What gets in the way for you? It helps me to see how God responds to Moses when Moses asks for what he wants. First some context. Right before our story today, God tells Moses that an angel will now accompany him and the people as they continue to travel through the wilderness. God has been with them but an angel will now take God’s place. Moses pleads with God to continue to accompany him and the people in the wilderness. Moses doesn’t want to lead these people without God’s presence, and he tells God that. Moses’ plea leads God to change plans and to say, “The very thing you have asked I will do.” Then, Moses says, “Show me your glory.” He makes another big ask.
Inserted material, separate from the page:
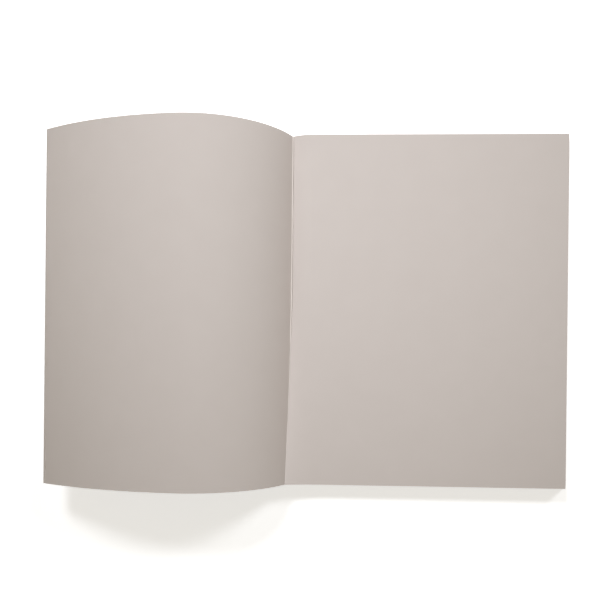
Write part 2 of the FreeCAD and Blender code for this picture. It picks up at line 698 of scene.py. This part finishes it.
def white_table():
    """A plain white table top that takes the book's soft shadow and runs on into the white room.

    A glow that only the eye sees grows with the distance from the book and ends in pure white.
    The top lies a card's thickness low, so that the back cover can be opened out flat on it."""
    half = 6.0
    clearance = 0.00005
    top = -card_thickness - clearance
    whiteness = 0.9
    glow_near, glow_far = 0.62, 1.0
    glow_start, glow_reach = 0.3, 0.6
    mesh = bpy.data.meshes.new("table_top")
    corners = [(-half, -half, top), (half, -half, top), (half, half, top), (-half, half, top)]
    mesh.from_pydata(corners, [], [(0, 1, 2, 3)])
    table = bpy.data.objects.new("table_top", mesh)
    bpy.context.scene.collection.objects.link(table)
    white = Material("table_white", roughness=1.0, specular=0.0)
    white.surface.inputs["Base Color"].default_value = (whiteness, whiteness, whiteness, 1)
    white.surface.inputs["Emission Color"].default_value = (1, 1, 1, 1)
    place = white.tree.nodes.new("ShaderNodeTexCoord").outputs["Object"]
    from_book = white.tree.nodes.new("ShaderNodeVectorMath")
    from_book.operation = "LENGTH"
    white.tree.links.new(place, from_book.inputs[0])
    distance = Amount(white.tree, from_book.outputs["Value"])
    far = ((distance - glow_start) / glow_reach).share()
    glow = seen_by_eye(white.tree) * (far * (glow_far - glow_near) + glow_near)
    white.tree.links.new(glow.socket, white.surface.inputs["Emission Strength"])
    mesh.materials.append(white.data)


def seen_by_eye(tree):
    """1 for what the camera sees, straight or in a sheen, and 0 for light on its way."""
    path = tree.nodes.new("ShaderNodeLightPath")
    straight, sheen, through = (
        Amount(tree, path.outputs[name])
        for name in ("Is Camera Ray", "Is Glossy Ray", "Is Transmission Ray")
    )
    return straight.at_least(sheen).at_least(through)


def pale_room(fill):
    """Even light from all around, at this strength, seen by the camera as plain white."""
    warm, white = (1.0, 0.87, 0.6), (1.0, 1.0, 1.0)
    world = bpy.data.worlds.new("pale_room")
    world.use_nodes = True
    tree = world.node_tree
    background = tree.nodes["Background"]
    eye = seen_by_eye(tree)
    tree.links.new(colour_between(tree, eye.socket, warm, white), background.inputs["Color"])
    strength = eye * (1.0 - fill) + fill
    tree.links.new(strength.socket, background.inputs["Strength"])
    bpy.context.scene.world = world


def soft_light(name, place, power):
    """A square soft lamp with a honeycomb grid, which keeps its light around the aim."""
    aim = (0, 0.05, 0)
    lamp = bpy.data.lights.new(name, "AREA")
    lamp.size = 0.5
    lamp.spread = math.radians(35)
    lamp.energy = power
    lamp.color = (0.92, 0.945, 1.0)
    holder = bpy.data.objects.new(name, lamp)
    holder.location = place
    holder.rotation_euler = (Vector(aim) - Vector(place)).to_track_quat("-Z", "Y").to_euler()
    bpy.context.scene.collection.objects.link(holder)


def photo_camera():
    """Looks straight down on the book, from a little over half a metre above the right page."""
    image_width, sensor = 600, 36.0
    focal_pixels = 654.7
    axis_row = 368.6
    from_gutter = Vector((0.0281, -0.0456, 0.5163))
    roll, yaw, pitch = (math.radians(angle) for angle in (-0.60, -2.23, 0.11))
    lens = bpy.data.cameras.new("photo_camera")
    lens.sensor_width = sensor
    lens.lens = focal_pixels * sensor / image_width
    lens.shift_y = (axis_row - image_width / 2) / image_width
    camera = bpy.data.objects.new("photo_camera", lens)
    turn = (
        Matrix.Rotation(roll, 4, "Z")
        @ Matrix.Rotation(yaw, 4, "Y")
        @ Matrix.Rotation(pitch, 4, "X")
    )
    place = Vector((fold.x, 0, right_page)) + from_gutter
    camera.matrix_world = Matrix.Translation(place) @ turn.transposed()
    bpy.context.scene.collection.objects.link(camera)
    bpy.context.scene.camera = camera


white_table()
pale_room(fill=0.2)
soft_light("head_left_lamp", place=(-0.5, 1.2, 1.1), power=1.15)
soft_light("head_right_lamp", place=(1.0, 1.2, 1.1), power=0.85)
photo_camera()
bpy.context.scene.view_settings.view_transform = "Standard"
God basically says, I hear you, but you can’t handle seeing my full glory. I’ll give you a glimpse of me and I’ll protect you, make sure you aren’t overwhelmed.

All this shows us that God is in a real, intimate relationship with us, that God listens to us, that what we want matters to God. And it isn’t just Moses who gets to have this kind of conversation with God. Jesus invites us all into it, teaching us that we can call God ‘daddy’, rest in the bosom of our mothering God, and be at peace sharing our longings with God. Our desires matter to God and they can help join us to God and to God’s longings for the world. For instance, yearning for a quiet night opens me to pray for the people of Gaza and Israel living with such fear and pain. Honoring my desire for quiet helps me keep working for a more peaceful world.
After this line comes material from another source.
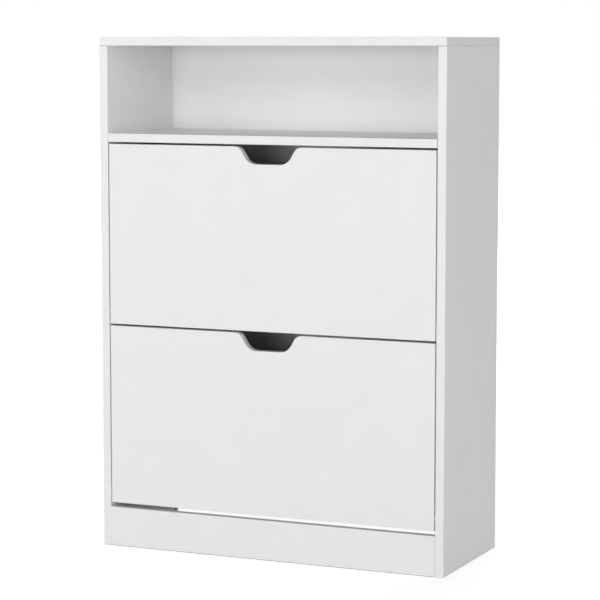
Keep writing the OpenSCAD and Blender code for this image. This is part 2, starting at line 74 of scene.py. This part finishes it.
# %% [markdown]
# ## Camera
#
# The cabinet is seen a little from its right, turned by 24 degrees, with the lens just below the
# top panel. A long lens far away keeps the perspective gentle. The camera is tipped down by a few
# degrees and has no lens shift, so that it frames the cabinet as well from every other side.

# %% Make the camera
EYE = Vector((1.636, -3.665, 0.889))
TURN = math.radians(24.03)
TIP = math.radians(6.38)
LENS = 137.7

lens = bpy.data.cameras.new("studio_camera")
lens.lens = LENS
lens.sensor_width = 36
lens.dof.use_dof = False
camera = bpy.data.objects.new("studio_camera", lens)
camera.location = EYE
camera.rotation_euler = (math.pi / 2 - TIP, 0, TURN)
bpy.context.scene.collection.objects.link(camera)
bpy.context.scene.camera = camera
print("camera at", tuple(EYE), "with a", LENS, "mm lens")

# %% [markdown]
# ## Studio
#
# A white cabinet shows its shape only by small steps of grey, so each face needs its own amount of
# light. Big softboxes stand in front for the doors and at the right for the side. Others stand at
# the left, behind and overhead for whoever walks round the cabinet. A dim even sky fills the rest,
# and the Standard view keeps whites white.

# %% Light the studio
scene = bpy.context.scene
scene.view_settings.view_transform = "Standard"
SKY_LIGHT = 0.18  # what the sky gives as a lamp
SKY_SEEN = 1.0  # how bright it looks behind the cabinet


def make_sky():
    """An even sky: dimmer as a lamp than as a backdrop, so that the cabinet keeps its greys."""
    world = bpy.data.worlds.new("studio_sky")
    scene.world = world
    world.use_nodes = True
    nodes, links = world.node_tree.nodes, world.node_tree.links
    nodes.clear()
    lamp = nodes.new("ShaderNodeBackground")
    lamp.inputs["Color"].default_value = (1, 1, 1, 1)
    lamp.inputs["Strength"].default_value = SKY_LIGHT
    seen = nodes.new("ShaderNodeBackground")
    seen.inputs["Color"].default_value = (1, 1, 1, 1)
    seen.inputs["Strength"].default_value = SKY_SEEN
    path = nodes.new("ShaderNodeLightPath")
    mix = nodes.new("ShaderNodeMixShader")
    out = nodes.new("ShaderNodeOutputWorld")
    links.new(path.outputs["Is Camera Ray"], mix.inputs["Fac"])
    links.new(lamp.outputs[0], mix.inputs[1])
    links.new(seen.outputs[0], mix.inputs[2])
    links.new(mix.outputs[0], out.inputs["Surface"])


def make_softbox(name, place, aim, size, watts):
    """A rectangular soft lamp, `size` wide and high in metres, that faces the point `aim`."""
    lamp = bpy.data.lights.new(name, "AREA")
    lamp.shape = "RECTANGLE"
    lamp.size, lamp.size_y = size
    lamp.energy = watts
    box = bpy.data.objects.new(name, lamp)
    box.location = place
    box.rotation_euler = (Vector(aim) - Vector(place)).to_track_quat("-Z", "Y").to_euler()
    scene.collection.objects.link(box)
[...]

In this conversation with God and Moses, we also see how God works even with our harmful desires. Moses thinks he wants to see God’s glory but finds he really needs God’s protection. This happens to me with sugar. Paying attention to that unhelpful craving can help me to recognize that I’m tired, that what I really need is some rest and some joy. That also connects me to other people because we all need rest and joy. I’m learning to trust that God is present in my desires, that God longs to hear my wants, and that they can open me to the needs of the world.
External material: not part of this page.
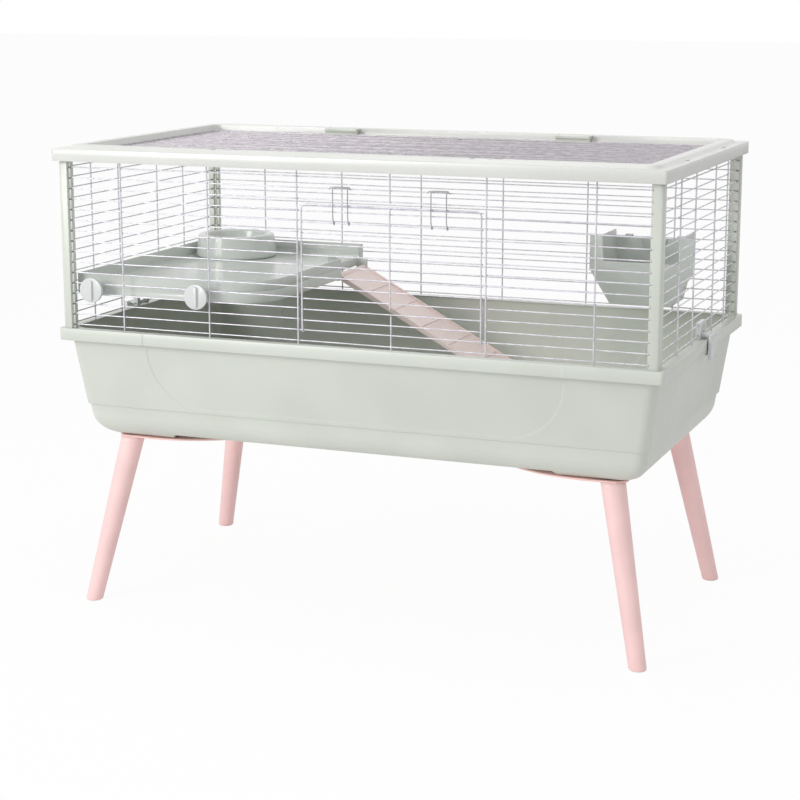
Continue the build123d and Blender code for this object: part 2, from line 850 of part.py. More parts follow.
def make_ramp():
    """Built level from its pivot, then turned down to its slope."""
    tub_floor = tub_bottom + relief_height + tub_wall
    half = ramp_thickness / 2
    drop = pivot_z - tub_floor - ramp_floor_gap - half * cos(radians(ramp_slope))
    length = drop / sin(radians(ramp_slope))
    barrel = ramp_pin_radius + ramp_fit + ramp_barrel_wall
    plank = box_between((0, length), (ramp_front, ramp_back), (-half, half))
    ramp = plank + rod_y(0, ramp_front, ramp_back, 0, barrel)
    for low in (ramp_front, ramp_back - ramp_rim_width):
        ramp += box_between((barrel, length), (low, low + ramp_rim_width), (half, half + ramp_rim_height))
    spacing = length / (ramp_rib_count + 1)
    for rib in range(1, ramp_rib_count + 1):
        x = spacing * rib
        reach = (x - ramp_rib_length / 2, x + ramp_rib_length / 2)
        ramp += box_between(reach, (ramp_front, ramp_back), (half, half + ramp_rib_height))
    ramp -= rod_y(0, ramp_front, ramp_back, 0, ramp_pin_radius + ramp_fit)
    return Pos(pivot_x, 0, pivot_z) * Rot(0, ramp_slope, 0) * ramp


def make_ramp_pin():
    return rod_y(pivot_x, ear_front, ear_back, pivot_z, ramp_pin_radius)


# Hay rack

def make_hay_rack():
    """A tapering trough with a low front, wings beside it and hooks over a row of the back panel."""
    back = row_half_depth - row_wire - rack_gap_to_wires
    front = back - rack_depth
    top = rack_bottom + rack_height
    bend = rack_bottom + rack_taper_rise
    lean = [
        (rack_half_top, top),
        (rack_half_middle, bend),
        (rack_half_bottom, rack_bottom),
    ]
    right = [(rack_x + half, z) for half, z in lean]
    left = [(rack_x - half, z) for half, z in reversed(lean)]
    body = prism_along_y(right + left, front, back)
    thin = [(half - rack_wall, z) for half, z in lean[:2]] + [(rack_half_bottom - rack_wall, rack_bottom + rack_wall)]
    right = [(rack_x + half, z) for half, z in thin]
    left = [(rack_x - half, z) for half, z in reversed(thin)]
    body -= prism_along_y(right + left, front + rack_wall, back - rack_wall)
    wide = (rack_x - rack_half_top - rack_wing, rack_x + rack_half_top + rack_wing)
    body -= box_between(wide, (front, front + rack_wall), (rack_bottom + rack_front_height, top))
    body -= box_between(wide, (back - rack_wall, back), (rack_bottom + rack_back_height, top))
    for side in (-1, 1):
        wing = [
            (rack_x + side * (rack_half_top - rack_wall), top),
            (rack_x + side * (rack_half_top + rack_wing), top),
            (rack_x + side * (rack_half_top + rack_wing), bend),
            (rack_x + side * rack_half_bottom, rack_bottom),
            (rack_x + side * (rack_half_bottom - rack_wall), rack_bottom + rack_wall),
            (rack_x + side * (rack_half_middle - rack_wall), bend),
        ]
        body += prism_along_y(wing, front, front + rack_wall)
        low = rack_x + side * rack_hook_x - rack_hook_width / 2
        across = (low, low + rack_hook_width)
        wire_z = row_heights[rack_hook_row]
        over = wire_z + row_wire + rack_hook_gap
        behind = row_half_depth + row_wire + rack_hook_gap
        body += box_between(across, (back - rack_wall, back), (rack_bottom + rack_back_height - 1, over + rack_wall))
        body += box_between(across, (back - rack_wall, behind + rack_wall), (over, over + rack_wall))
        body += box_between(across, (behind, behind + rack_wall), (wire_z - rack_hook_drop, over + rack_wall))
    tab_z = rack_bottom + rack_back_height
    disc = rod_y(rack_x, back - 2 * rack_wall, back - rack_wall, tab_z, rack_tab_radius)
    keep = (tab_z - rack_tab_radius - 1, tab_z)
    body += disc & box_between(wide, (back - 2 * rack_wall, back - rack_wall), keep)
    return body


# Side clips

clip_row_z = row_heights[-1]
holder_row_z = row_heights[-2]


def clip_span(side):
    centre = side * clip_y
    return (centre - clip_length / 2, centre + clip_length / 2)


def make_clip_holder(side):
    """A block on the two lowest rows, open in its middle for the clip's barrel."""
    span = clip_span(side)
    x = (row_half_length - holder_half_thickness, row_half_length + holder_half_thickness)
    low = clip_row_z - holder_bottom_margin
    top = holder_row_z + holder_top_margin
    holder = box_between(x, span, (low, top))
    window = (span[0] + clip_cheek, span[1] - clip_cheek)
    holder -= box_between(x, window, (low, holder_row_z - holder_bottom_margin))
    for z in (clip_row_z, holder_row_z):
        holder -= rod_y(row_half_length, span[0], span[1], z, row_wire + holder_hole_gap)
    for share in (0.25, 0.5, 0.75):
        y = span[0] + clip_length * share
        groove_y = (y - holder_groove_width / 2, y + holder_groove_width / 2)
        groove_z = (holder_row_z - holder_bottom_margin, top)
        holder -= box_between((x[1] - holder_groove_depth, x[1]), groove_y, groove_z)
    if side < 0:
        holder = mirror(holder, about=Plane.YZ)
    return holder


def make_side_clip(side):
    """A lever on the lowest row, over the rim's edge, with a catch under the skirt."""
    span = clip_span(side)
    inner = (span[0] + clip_cheek + clip_cheek_gap, span[1] - clip_cheek - clip_cheek_gap)
    bore = row_wire + hinge_clearance
    barrel = bore + clip_barrel_wall
    plate_x = (rim_length / 2 + clip_stand_off, rim_length / 2 + clip_stand_off + clip_plate_thickness)
    arm_z = (clip_row_z - clip_arm_thickness / 2, clip_row_z + clip_arm_thickness / 2)
    skirt_low = rim_top - rim_skirt
    clip = rod_y(row_half_length, inner[0], inner[1], clip_row_z, barrel)
    clip += box_between((row_half_length, plate_x[1]), inner, arm_z)
    clip += box_between(plate_x, span, (skirt_low - clip_plate_below, arm_z[1]))
    catch_z = (skirt_low - clip_catch_gap - clip_catch_thickness, skirt_low - clip_catch_gap)
    clip += box_between((rim_length / 2 - clip_catch_depth, plate_x[0]), span, catch_z)
    clip -= rod_y(row_half_length, inner[0], inner[1], clip_row_z, bore)
    if side < 0:
        clip = mirror(clip, about=Plane.YZ)
    return clip


def build():
    os.makedirs("parts", exist_ok=True)
    export(make_tray(), "tray")
    for name, (side_x, side_y) in leg_tops.items():
        export(make_leg(side_x, side_y), "leg_" + name)
        export(make_leg_bolt(side_x, side_y), "leg_bolt_" + name)
        export(make_bracket_screw(side_x, side_y), "bracket_screw_" + name)
        export(make_post(side_x, side_y), "post_" + name)
    for name, side in (("left", -1), ("right", 1)):
        export(make_leg_bracket(side), "leg_bracket_" + name)
        export(make_side_panel(side), "side_panel_" + name)
        export(make_door_latch(side), "door_latch_" + name)
        export(make_roof_hinge(side * roof_fitting_x), "roof_hinge_" + name)
        export(make_roof_tab(side * roof_fitting_x), "roof_tab_" + name)
        export(make_clip_holder(side), "clip_holder_" + name)
        export(make_side_clip(side), "side_clip_" + name)
    export(make_roof_frame(), "roof_frame")
    export(make_roof_lid(), "roof_lid")
    export(make_front_panel_left(), "front_panel_left")
    export(make_front_panel_right(), "front_panel_right")
    export(make_front_panel_top(), "front_panel_top")
    export(make_front_panel_bottom(), "front_panel_bottom")
    export(make_back_panel(), "back_panel")
    export(make_front_door(), "front_door")
    export(make_platform(), "platform")
    for name, x in zip(("left", "right"), knob_x):
        export(make_platform_knob(x), "platform_knob_" + name)
    export(make_food_bowl(), "food_bowl")
    export(make_ramp(), "ramp")
    export(make_ramp_pin(), "ramp_pin")
    export(make_hay_rack(), "hay_rack")


build()
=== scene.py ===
import bmesh
import bpy
import json
import math
import numpy as np
from mathutils import Euler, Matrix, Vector


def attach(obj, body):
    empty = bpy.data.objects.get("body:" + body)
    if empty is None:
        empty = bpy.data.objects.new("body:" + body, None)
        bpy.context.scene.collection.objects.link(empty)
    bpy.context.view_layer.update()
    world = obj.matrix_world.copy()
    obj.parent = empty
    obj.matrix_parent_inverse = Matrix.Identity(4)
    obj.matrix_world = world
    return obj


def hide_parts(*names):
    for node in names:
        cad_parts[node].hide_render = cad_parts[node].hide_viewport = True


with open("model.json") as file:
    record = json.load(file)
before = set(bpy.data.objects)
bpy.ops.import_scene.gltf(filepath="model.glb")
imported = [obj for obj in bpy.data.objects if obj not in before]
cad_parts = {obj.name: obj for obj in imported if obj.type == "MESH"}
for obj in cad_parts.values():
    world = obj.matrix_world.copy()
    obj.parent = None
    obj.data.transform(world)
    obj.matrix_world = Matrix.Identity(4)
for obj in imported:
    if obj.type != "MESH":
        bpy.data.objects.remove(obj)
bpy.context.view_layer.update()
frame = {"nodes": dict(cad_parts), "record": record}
print("packed model loaded")


# A shader value that stands in ordinary arithmetic: each operator adds its Math node.
class Sig:
    def __init__(self, finish, socket):
        self.finish = finish
        self.socket = socket

    def calc(self, operation, other=None, flipped=False):
        values = [self] if other is None else [self, other]
        if flipped:
            values.reverse()
        return self.finish.add("ShaderNodeMath", {"operation": operation}, dict(enumerate(values)))

    def __add__(self, other): return self.calc("ADD", other)
    def __radd__(self, other): return self.calc("ADD", other, True)
    def __sub__(self, other): return self.calc("SUBTRACT", other)
    def __rsub__(self, other): return self.calc("SUBTRACT", other, True)
    def __mul__(self, other): return self.calc("MULTIPLY", other)
    def __abs__(self): return self.calc("ABSOLUTE")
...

What do you want? Can you tell God? What will happen if you’re disappointed? Moses spoke of his desire to see God’s glory and didn’t get exactly what he wanted. I wonder if naming that desire before God helped him to let go of it more peacefully when it couldn’t happen. Sometimes when we haven’t identified what we want we live with a nagging sense of dissatisfaction and disappointment. Things just seem off, but we don’t know why. If we can say what we want clearly to God, then if things don’t go as we hope we will still feel disappointed, but we’ll at least know why. Then we can let go and open to what is next.

What do you want?

Where is God in that longing?

How is that longing connecting you to God’s longing for peace and well-being for all?

You can approach your wants with curiosity and gentleness because God is with you, God is holding your life and all your longings.


Later today we’ll bring our longings to God in sung prayers.


For now, let’s join in a moment of silent prayer and reflection.